For a city where traffic is notoriously congested at the best of times, the nightly marches were unquestionably disruptive and occasionally violent. And everyone agrees that only a minority of the province’s students joined the strike, even if the exact numbers are unclear.
The collapse of negotiations between the provincial government and the protesters late last week has led to fears that further turmoil could scare visitors away from Montreal, and Quebec in general, just as a series of summer festivals and events are about to get under way.
Indeed on Sunday, the organizers of the first of those events, the Grand Prix of Canada Formula 1 auto race, canceled a free open house scheduled for Thursday at their downtown race circuit, citing the potential for disruption. An annual comedy festival reported that advance ticket sales are down by about half.
But in an interview on Friday, Jean Charest, the premier of Quebec’s Liberal government, played down fears that the province faced a summer of upheaval. “I think the summer should be relatively calm; I don’t see why it would be otherwise,” he said. “We are going be very vigilant to make sure that if there are protests they will go off peacefully.”
Others disagreed. Jean-François Lisée, an author, academic, blogger and former adviser to two governments led by the separatist Parti Québécois, said that the disruptions are not likely to fade just because the school year is ending.
“He’s on another planet,” Mr. Lisée said. “Everything he does has the opposite effect of calming the situation.”
Mr. Charest acknowledged that the political challenge from the students is not over.
The leadership of the most radical student group, which is known as La Classe, has said that the tuition question “would not be resolved in the ballot box,” Mr. Charest said. “It will be resolved in the streets, that’s their position.”
Even critics like Mr. Lisée agree that a majority of Quebecers support the tuition increase. But the public reaction to the anti-protest legislation is decidedly mixed.
Anger over its provisions swiftly added a new group of demonstrators of all ages to the marches. The protesters, called themselves “casseroles,” adopting a technique pioneered in Chile in banging spoons on pots and pans as they marched through Montreal’s streets.
Before the strike, many Quebec voters appeared to be disenchanted with both Mr. Charest, who has been premier for nine years and who reluctantly opened an inquiry last month into government corruption, and the Parti Québécois, which was founded to separate Quebec from the rest of Canada. The Conservative Party, which dominates the national government, does not have a presence in the province, and its federal candidates have only a limited following in Quebec.
Outside of Quebec, Canada is also embroiled in other disputes. But political scientists said the situations were different. The federal Conservatives have increased anticrime measures and are targeting environmental groups opposed to oil-sands development because such measures resonate with the party’s core membership, analysts said.
Despite their sweeping new powers, Ms. Beaulieu and others say that the Montreal police have generally avoided the civil rights abuses witnessed in Toronto during the Group of 20 summit meeting in 2010. A police review agency in neighboring Ontario issued a scathing report last month condemning police conduct against protesters during the summit meeting as illegal, ineffective and unjustified.

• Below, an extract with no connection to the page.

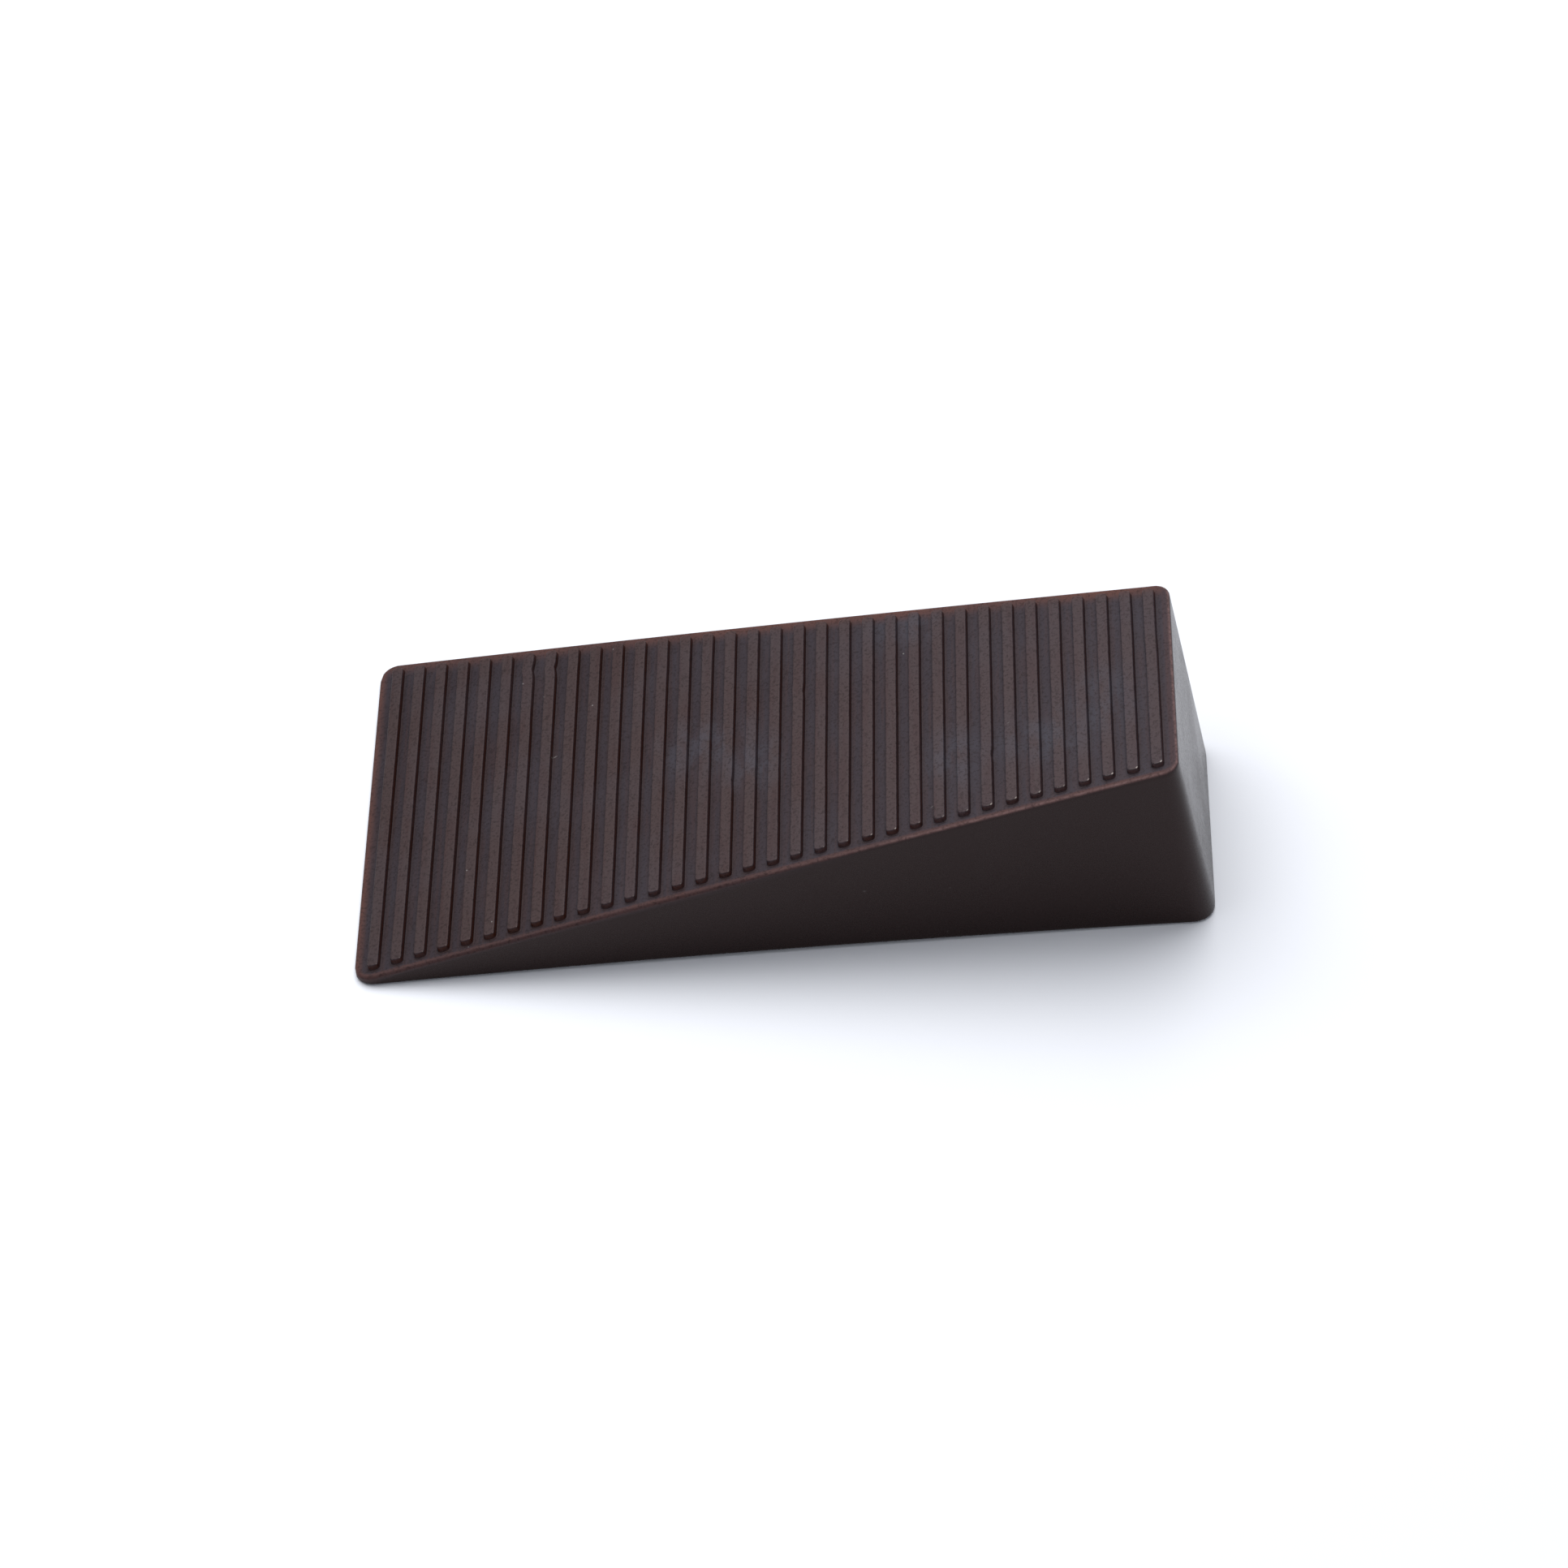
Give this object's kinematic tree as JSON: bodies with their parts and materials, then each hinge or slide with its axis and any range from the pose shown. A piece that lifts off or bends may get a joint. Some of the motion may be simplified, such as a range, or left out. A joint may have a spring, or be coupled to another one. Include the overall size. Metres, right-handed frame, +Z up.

Just after the emergency legislation was passed, however, the Montreal police arrested 518 demonstrators on a single night. Many of the arrested were surrounded by the police, who had told them to disperse without offering them an escape route. That technique, known as kettling, was strongly criticized by the investigation into Toronto’s police action.
The most violent clashes, however, took place earlier during a Liberal Party meeting outside of Montreal between protesters and the provincial police.
Ms. Des Rosiers, who said she believed that the emergency law was unnecessary, argued that a provision imposing penalties on people who encourage others to participate in marches and one requiring protesters to submit the routes of marches to police approval eight hours in advance are both unconstitutional.
Mr. Charest rejected those objections.
“Any comparison of the legislation with what is done elsewhere demonstrates that it’s quite reasonable and standard practice,” he said.
Ms. Des Rosiers said that the general desire for order has contributed to what she considered an erosion of free speech. But the atmosphere in Quebec, she said, may be about to change.
“For the most part you had an apathetic population,” she said. “Now you have a social movement.”